Modeling code records:
══════

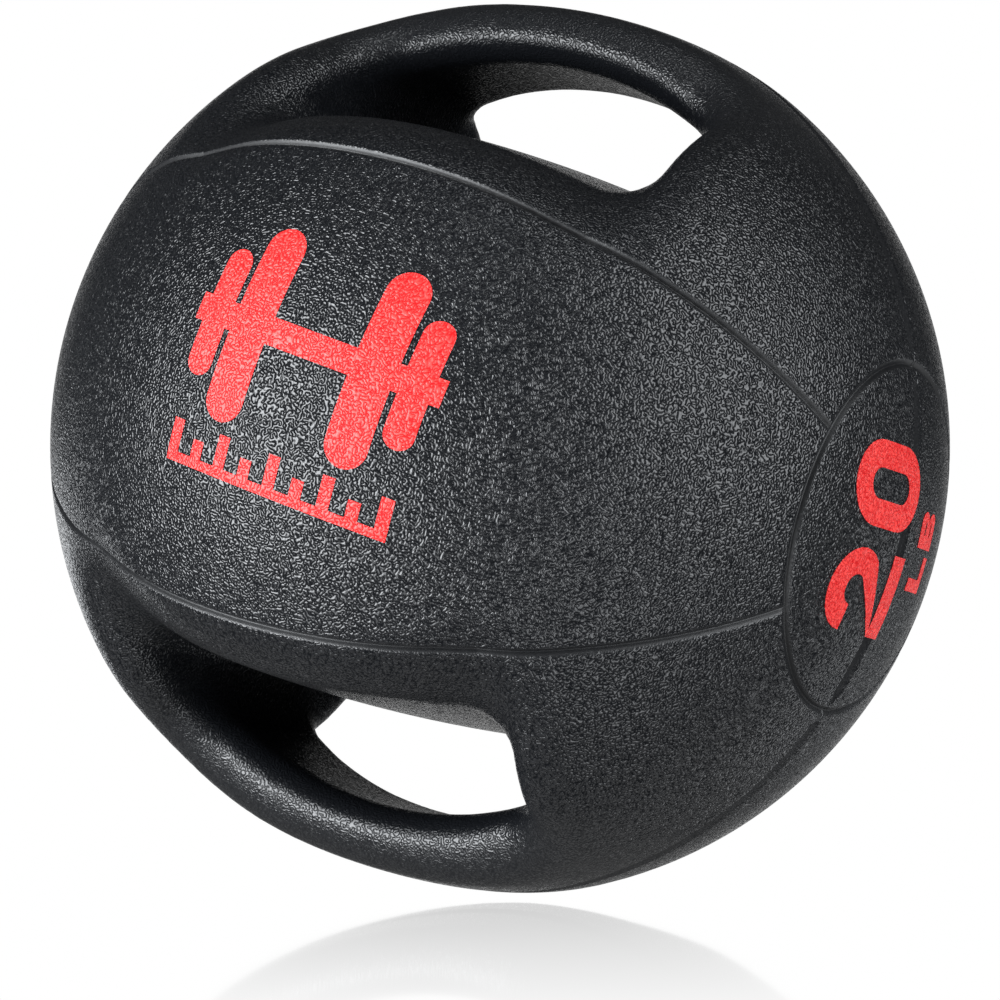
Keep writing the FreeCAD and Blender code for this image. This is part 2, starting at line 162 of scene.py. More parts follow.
def line_distances(p):
    """Distances to the panel seams, the disc circles and the mould line."""
    x, y, z = p[..., 0], p[..., 1], p[..., 2]
    radius = np.sqrt((p ** 2).sum(-1))
    from_axis = np.arccos(np.clip(np.abs(x) / np.maximum(radius, 1e-6), 0, 1))
    seam = np.abs(np.abs(z) * math.cos(SEAM_ANGLE) - np.abs(y) * math.sin(SEAM_ANGLE))
    on_disc = np.clip((DISC_ANGLE - from_axis) * BALL_RADIUS, 0, None)
    seam = np.hypot(seam, on_disc)
    disc = np.abs(from_axis - DISC_ANGLE) * BALL_RADIUS
    off_ball = FAR_AWAY * (np.abs(radius - BALL_RADIUS) > SKIN_BAND)
    in_tunnel = 2.0 * np.clip(MOULD_LINE_END - radius, 0, None)
    return seam + off_ball, disc + off_ball, np.abs(y) + in_tunnel


def groove_depth(p):
    """How deep the moulded lines cut into the surface at a point on it."""
    seam, disc, mould = line_distances(p)
    depth = SEAM_DEPTH * np.exp(-((seam / SEAM_HALF_WIDTH) ** 2))
    depth = np.maximum(depth, DISC_DEPTH * np.exp(-((disc / DISC_HALF_WIDTH) ** 2)))
    return depth + MOULD_DEPTH * np.exp(-((mould / MOULD_HALF_WIDTH) ** 2))


# ---------------------------------------------------------------- meshing the formula
GRID_STEP = 3.0
REFINED_BANDS = (5.5, 3.2, 1.8)  # each band round the moulded lines is twice as fine as the last
MOULD_BANDS = (2.4, 1.4, 0.9)
SMOOTH_BAND, SMOOTH_BAND_EDGE = 0.9, 0.6  # smooth rubber beside the seams, and how soon the grain starts
MOULD_GRAIN_REACH = 0.7                   # the grain comes this much nearer to the mould line
GRIP_BAND_START, GRIP_BAND_WIDTH, GRIP_SMOOTHNESS = 95.0, 20.0, 0.35
HANDLED_START, HANDLED_WIDTH, HANDLED_REACH = 100.0, 25.0, 35.0
SHADE_START, SHADE_WIDTH = 132.0, 8.0     # faces turned inwards get painted shade this deep in a tunnel
GROOVE_SHADE_START, GROOVE_SHADE = 0.6, 0.4  # share of the groove's depth, and how much painted shade its bottom gets


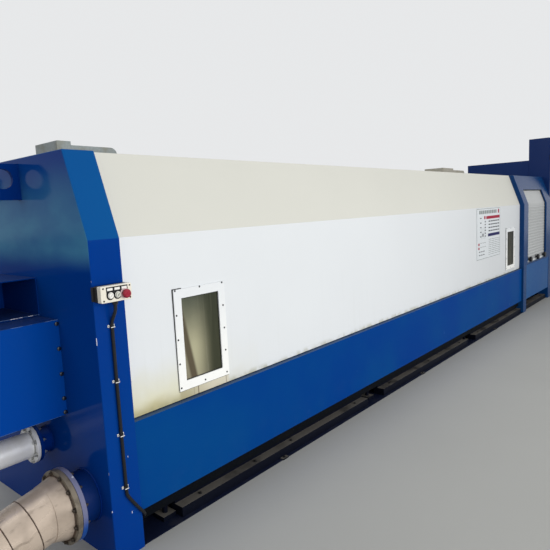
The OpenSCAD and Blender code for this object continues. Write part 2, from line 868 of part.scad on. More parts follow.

══════

▶ _TASK GOAL_
Go through the data and return every record exactly.

▶ _ANSWER FOR THIS EXERCISE_
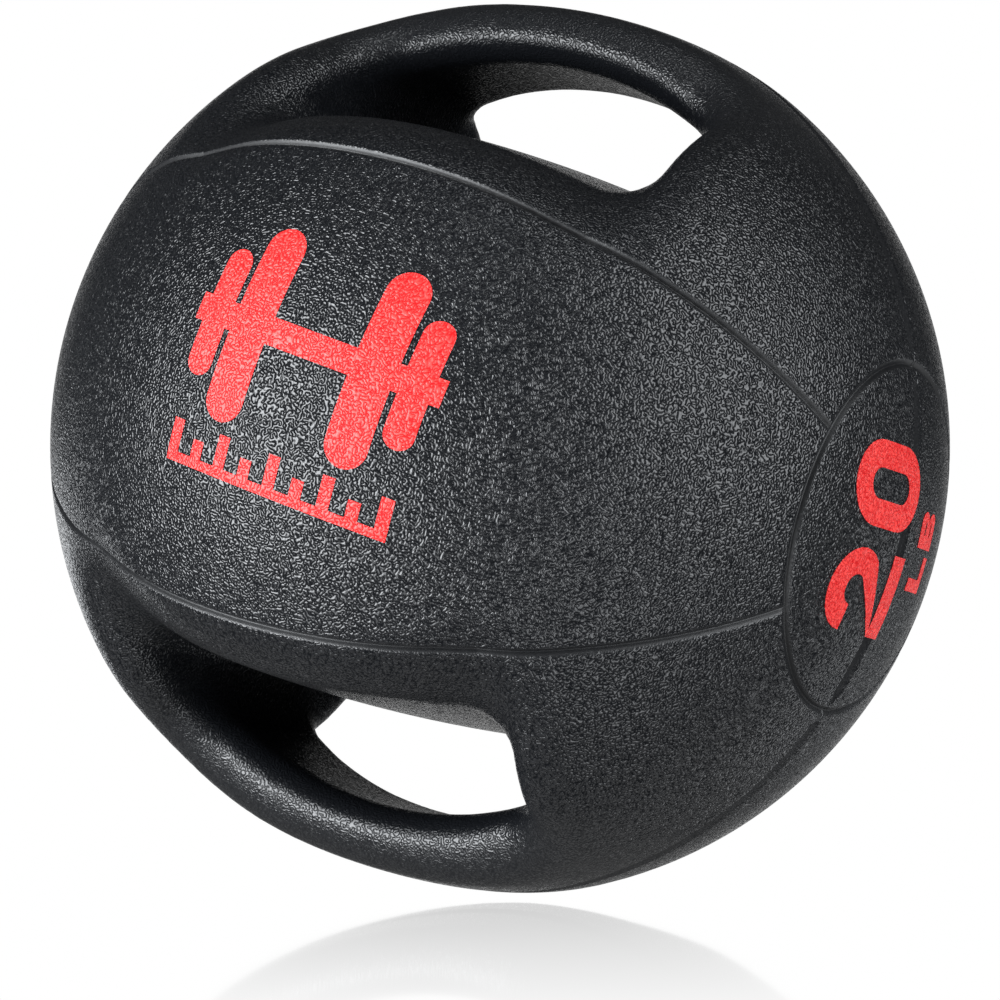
Keep writing the FreeCAD and Blender code for this image. This is part 2, starting at line 162 of scene.py. More parts follow.
def line_distances(p):
    """Distances to the panel seams, the disc circles and the mould line."""
    x, y, z = p[..., 0], p[..., 1], p[..., 2]
    radius = np.sqrt((p ** 2).sum(-1))
    from_axis = np.arccos(np.clip(np.abs(x) / np.maximum(radius, 1e-6), 0, 1))
    seam = np.abs(np.abs(z) * math.cos(SEAM_ANGLE) - np.abs(y) * math.sin(SEAM_ANGLE))
    on_disc = np.clip((DISC_ANGLE - from_axis) * BALL_RADIUS, 0, None)
    seam = np.hypot(seam, on_disc)
    disc = np.abs(from_axis - DISC_ANGLE) * BALL_RADIUS
    off_ball = FAR_AWAY * (np.abs(radius - BALL_RADIUS) > SKIN_BAND)
    in_tunnel = 2.0 * np.clip(MOULD_LINE_END - radius, 0, None)
    return seam + off_ball, disc + off_ball, np.abs(y) + in_tunnel


def groove_depth(p):
    """How deep the moulded lines cut into the surface at a point on it."""
    seam, disc, mould = line_distances(p)
    depth = SEAM_DEPTH * np.exp(-((seam / SEAM_HALF_WIDTH) ** 2))
    depth = np.maximum(depth, DISC_DEPTH * np.exp(-((disc / DISC_HALF_WIDTH) ** 2)))
    return depth + MOULD_DEPTH * np.exp(-((mould / MOULD_HALF_WIDTH) ** 2))


# ---------------------------------------------------------------- meshing the formula
GRID_STEP = 3.0
REFINED_BANDS = (5.5, 3.2, 1.8)  # each band round the moulded lines is twice as fine as the last
MOULD_BANDS = (2.4, 1.4, 0.9)
SMOOTH_BAND, SMOOTH_BAND_EDGE = 0.9, 0.6  # smooth rubber beside the seams, and how soon the grain starts
MOULD_GRAIN_REACH = 0.7                   # the grain comes this much nearer to the mould line
GRIP_BAND_START, GRIP_BAND_WIDTH, GRIP_SMOOTHNESS = 95.0, 20.0, 0.35
HANDLED_START, HANDLED_WIDTH, HANDLED_REACH = 100.0, 25.0, 35.0
SHADE_START, SHADE_WIDTH = 132.0, 8.0     # faces turned inwards get painted shade this deep in a tunnel
GROOVE_SHADE_START, GROOVE_SHADE = 0.6, 0.4  # share of the groove's depth, and how much painted shade its bottom gets


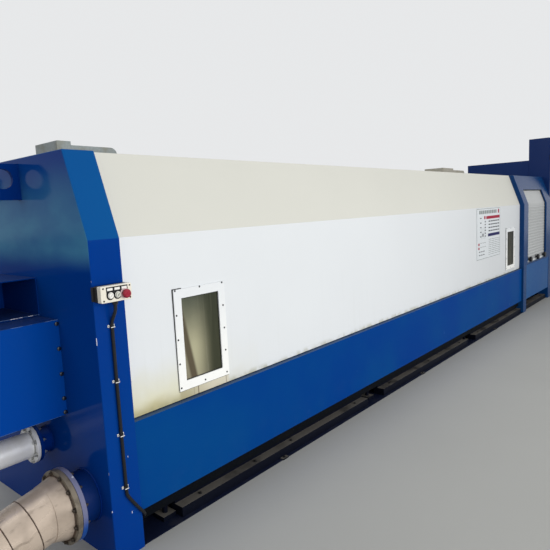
The OpenSCAD and Blender code for this object continues. Write part 2, from line 868 of part.scad on. More parts follow.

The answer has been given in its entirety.